As for the film, I am particularly miffed by the absence of redemption so prominent in the ending of the book. What raises Patrick White’s book far above the universally grim and sleazy is the plight of Lotte, the German refugee. As Elizabeth Hunter’s cook and entertainer, Lotte has found sanctuary in the eye of the tumultuous storm that has long enveloped her. Early in the book, a poignant exchange on acting, between her and Basil, both actors, contrasts starkly the real and the fake.
In the book, after Elizabeth’s death, White’s treatment of the two siblings is ironically pleasant but more scathing than ever. And it is with Lotte the book ends. Almost everyone has left for good, and the last two are about to leave. The saintly Sister Mary de Santis chats with Lotte, and says her goodbyes. The saint leaves, and the German cook is alone in the old house – alone, and only now in the full blast of The Terrible Storm.
But in the film, there is nothing of the numinous: nothing to relieve or redeem the grim and sleazy.

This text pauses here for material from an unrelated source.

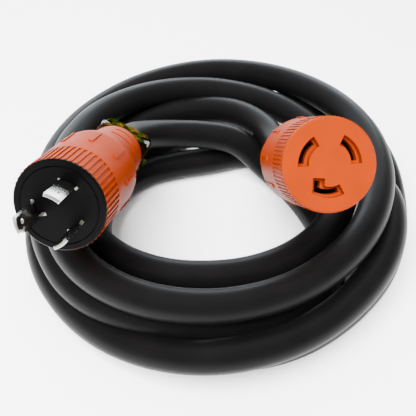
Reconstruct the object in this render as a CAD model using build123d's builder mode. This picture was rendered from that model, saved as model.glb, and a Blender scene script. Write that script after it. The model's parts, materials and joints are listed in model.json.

Nothing but a rather silly and cryptic ending, absent from the book, involving Basil’s new play. I think Patrick would be appalled.
Thomas, you’re not the only critic who changed their view about Schepisi’s Eye of the Storm after a second viewing. I was listening to 3 Oz film critics for some community radio station where one of them, who didn’t care for the film on a first viewing, totally changed their mind after a second. What compelled that critic to view it a second time, he didn’t say. But he did say he now saw and understood the complexities of the characters. The other 2 critics weren’t prepared to see it a second time, yet. Eye of the Storm has received a number of 4/5 star critical raves (from both critics, moviegoers, and even former NSW Premiere Bob Carr on his blog). But of the ones who weren’t impressed, it would be interesting to see how many would change their mind on a second viewing as you have. Interestingly, that film can have that effect on you.